Time to backtrack for a sec, to fill in details on stuff I couldn't include:

At the end of their meeting, the Joker revealed that he learned all about Sloane's ordeal with Harvey because Sloane already told the Joker himself. Joker was being uncharacteristically cooperative because Sloane wanted him to keep Batman busy while he kidnapped Two-Face from Arkham. Kidnapped... or maybe helped to escape?

Sloane's lines above put me in mind of something I've wondered about Two-Face. If Harvey ever did stop using the coin, what would take mean for his evil side? After all, the coin is something of a coping mechanism for Harvey's warring sides. Before Two-Face was unleashed, the "good" side was mostly in control, with the "evil" bubbling underneath.

So without the coin keeping them in check, what's to keep the bad side from doing the same thing, utterly taking over and obliterating Harvey's conscience, insecurity, doubt, and humanity? He'd be a complete and utter monster, and far more of a threat than he even if now.

But now, thanks to the Rogues's actions (direct and indirect), on top of his own instability, Paul Sloane has a freedom of evil that Harvey cannot or will not experience (and that half-humanity is also what leads to his own suffering, thus why it sucks to be Harvey Dent). In this respect, I have to wonder if Sloane's a greater monster than even Two-Face.
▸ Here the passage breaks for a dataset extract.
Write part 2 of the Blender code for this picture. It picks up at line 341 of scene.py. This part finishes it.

Unfortunately, I can't show the final epic battle because I'm pretty much reached my page limit. Suffice it to say, an epic fiery battle ensues with Harvey and Sloane trying to kill Batman. Eventually, it gets to the point where Batman has to save Sloane's life, which gives Harvey the chance to shoot Batman, when he flips the coin. It comes up clean. Harvey sighs and leaves, "Another day, I guess..."
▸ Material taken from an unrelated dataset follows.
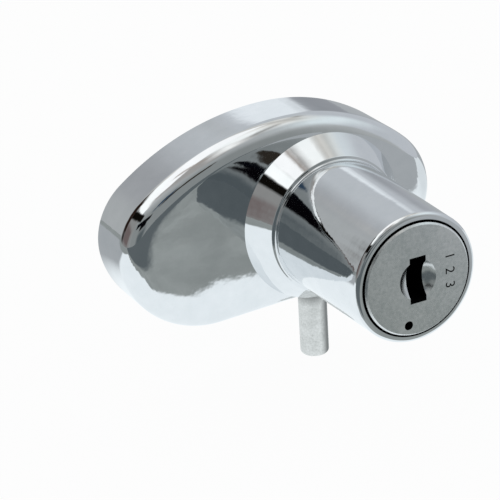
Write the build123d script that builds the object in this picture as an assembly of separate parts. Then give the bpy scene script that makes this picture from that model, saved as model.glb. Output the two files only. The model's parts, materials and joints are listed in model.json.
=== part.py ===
from build123d import *
import os
from math import acos, asin, atan2, copysign, cos, degrees, radians, sin

# Glass door lock: a chromed zinc casting on a pane of glass, with a wafer cylinder that lifts a bolt pin.
# Millimetres. The origin is on the glass, on the axis of the barrel.
# +X runs along the base to the right, +Z is up, and the barrel points along -Y, out of the door.
# A depth is a distance in front of the glass: a plane at depth d lies at y = -d.

# Base of the casting, an egg shape with an arched top, round ends and a nearly flat bottom
base_left = 38.3
base_right = 23.6
crown_height = 19.2
crown_offset = 5.0
belly_depth = 16.4
belly_offset = 21.0
keel_depth = 15.6
right_top_radius = 13.2
left_top_radius = 12.3
left_bottom_radius = 11.7
right_bottom_radius = 11.0
base_thickness = 12.0
base_edge_radius = 3.5
front_wall = 2.5
side_wall = 2.5
lip_wall = 1.3

# Collar and barrel of the casting
collar_radius = 15.6
collar_top_radius = 12.7
collar_height = 4.7
collar_foot = 6.0
collar_chamfer = 0.2
barrel_root_radius = 12.05
barrel_mouth_radius = 11.56
barrel_length = 31.3
rim_chamfer = 0.5

# Plug, the part that the key turns
plug_radius = 8.0
plug_running_gap = 0.05
plug_proud = 0.5
flange_radius = 10.0
flange_thickness = 3.0
flange_gap = 0.4
flange_chamfer = 0.3
keyway_width = 3.1
keyway_height = 8.3
key_tip_room = 1.5
dish_radius = 3.5
dish_floor_radius = 1.3
dish_depth = 1.5
release_hole_radius = 0.8
release_hole_x = -2.0
release_hole_z = -7.9
tang_width = 3.0
tang_length = 13.0
turn_angle = 90.0

# Wafers and their springs
wafer_count = 6
wafer_pitch = 2.2
wafer_thickness = 1.1
wafer_width = 8.4
wafer_setback = 2.5
wafer_window_side_gap = 0.15
wafer_gap = 0.05
wafer_lift = 1.0
wafer_tip_gap = 0.06
wafer_groove_depth = 1.3
wafer_groove_side_gap = 0.2
wing_width = 1.5
wing_height = 1.2
spring_sides = 8
wafer_spring_radius = 0.5
wafer_spring_wire = 0.15
wafer_spring_length = 2.6

# Retaining wafer, the catch behind the release hole
catch_setback = 4.0
catch_thickness = 1.2
catch_width = 5.0
catch_height = 4.4
catch_reach = 1.05
catch_travel = 1.1
catch_groove_gap = 0.2
catch_spring_radius = 1.4
catch_spring_wire = 0.35
catch_spring_length = 5.5

# Disc behind the plug, with its washer, snap ring and crank stud
disc_radius = 10.5
disc_running_gap = 0.08
disc_thickness = 2.2
washer_thickness = 0.3
ring_thickness = 0.6
ring_lip = 0.4
ring_overlap = 0.8
ring_seat = 0.8
ring_opening = 7.0
crank_radius = 8.0
stud_radius = 1.5
stud_engagement = 2.6

# Slider and bolt pin
slider_half_width = 10.9
slider_plate = 3.0
slider_web = 1.6
slider_boss_half_width = 3.6
slider_stop_gap = 0.2
slide_gap = 0.3
pin_nose_radius = 2.65
pin_body_radius = 2.85
pin_shoulder_drop = 1.0
pin_setback = 5.3
pin_tip_depth = 29.3
pin_tip_chamfer = 0.5
pin_running_gap = 0.05
guide_length = 4.5
guide_half_width = 5.0
spigot_radius = 1.8
spigot_length = 7.0
cross_pin_radius = 0.6
cross_pin_rise = 3.6
rail_width = 1.5
rail_gap = 0.1
rail_top = 10.5

# Back cover, screws, fixings to the glass and the soft pad
pad_thickness = 1.0
pad_proud = 0.4
cover_thickness = 1.5
seat_gap = 0.1
fit_gap = 0.05
fixing_x = (-29.0, 15.0)
fixing_hole_radius = 1.65
fixing_hole_depth = 8.0
fixing_boss_radius = 3.5
fixing_bolt_gap = 0.65
screw_places = ((-24.0, 10.5), (13.5, -7.6))
screw_radius = 1.0
screw_length = 6.0
screw_gap = 0.03
screw_head_radius = 1.9
screw_head_height = 1.0
screw_boss_radius = 2.2

# Depths that follow from the sizes above, from the glass outwards
casting_back = pad_proud
cover_back = pad_thickness
cover_front = cover_back + cover_thickness
base_face = casting_back + base_thickness
cavity_floor = base_face - front_wall
ring_back = cavity_floor + ring_lip
ring_front = ring_back + ring_thickness
disc_back = ring_front + fit_gap
disc_front = disc_back + disc_thickness
washer_back = disc_front + fit_gap
washer_front = washer_back + washer_thickness
shoulder = washer_front + fit_gap
plug_back = disc_front + seat_gap
tang_back = disc_back + seat_gap
rim = base_face + barrel_length
plug_face = rim + plug_proud
flange_back = plug_face - flange_thickness
first_wafer_front = flange_back - wafer_setback
last_wafer_back = first_wafer_front - wafer_pitch * (wafer_count - 1) - wafer_thickness
keyway_back = last_wafer_back - key_tip_room
catch_front = last_wafer_back - catch_setback
catch_back = catch_front - catch_thickness
catch_middle = (catch_back + catch_front) / 2
slider_front = cavity_floor - slide_gap
slider_back = slider_front - slider_plate
slider_boss_back = cover_front + slide_gap
stud_back = slider_front - stud_engagement
pin_axis = base_face - pin_setback

# The crank lifts the slider by an equal step for each degree, within the slack of the cross slot
turn = radians(turn_angle)
throw = 2 * crank_radius * sin(turn / 2)
lift_per_radian = throw / turn
slack_angle = acos(lift_per_radian / crank_radius)
crank_slack = crank_radius * sin(slack_angle) - lift_per_radian * slack_angle
stud_x = -crank_radius * cos(turn / 2)
stud_z = -throw / 2
slot_half_height = stud_radius + crank_slack + fit_gap
guide_top = guide_length - keel_depth
slider_bottom = guide_top + slider_stop_gap
slider_top = stud_z + slot_half_height + slider_web
catch_tip = plug_radius + catch_reach
catch_top = catch_height - catch_tip


def slab(outline, back, front):
    """Solid of a flat outline, drawn in X and Z, between two depths."""
    return extrude(Plane.XZ.offset(back) * outline, amount=front - back)


def rod(radius, back, front, x=0.0, z=0.0):
    """Round bar along the depth."""
    return slab(Pos(x, z) * Circle(radius), back, front)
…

Sloane falls from a great height, and Batman gives a classic "NOOOO!" Sloane survives his fall, and tells Batman, "You're... you're so afraid... just like... like everyone else... pathetic..."

Two days later at Wayne Manor, Bruce takes the time to angst upon the possibility that Gotham does nothing but breed monsters. Alfred counter than it's bred its fair share of good as well, and calms Bruce with a sensible cup of tea.

The story ends at Arkham Asylum, where a recovering Sloane recieves a visitor.

... Where the heck did he get that mask? He never had a mask anywhere in the story. For that matter, why are they calling him "Charlatan?" When did he ever refer to himself as "the Charlatan"?

What, when he showed up, did Jeremiah Arkham say, "What, he doesn't have a costume? But it's important for my inmates to wear their costumes! What else will they take off when they're sane? Orderly, dig through the bargain bin and get this man a mask! Something with a drama theme! And think up a spiffy villain name, stat!"

Kind of makes you wonder what the Charlatan would have looked like in full costume. Would he have kept the hooded Darkman costume, but wear the drama mask instead of the bandages?

It kind of boggles my mind that no one's done anything with the Charlatan since this story, back in July 2003. He hasn't even gotten so much as a cameo in an Arkham cell! Such a shame. Just think of the potential for an insane method actor and master of disguise with the inability to feel fear!

Plus, just imagine: he could have an in-Arkham romance with Jane Doe... assuming the two could find one another. And maybe since he's a lover of Lon Chaney and Boris Karloff, perhaps Sloane's an admirer of Basil Karlo! I could totally see the Charlatan and Clayface putting on a grand theatrical production of crime and horror. But then, maybe that's just the ham actor in me.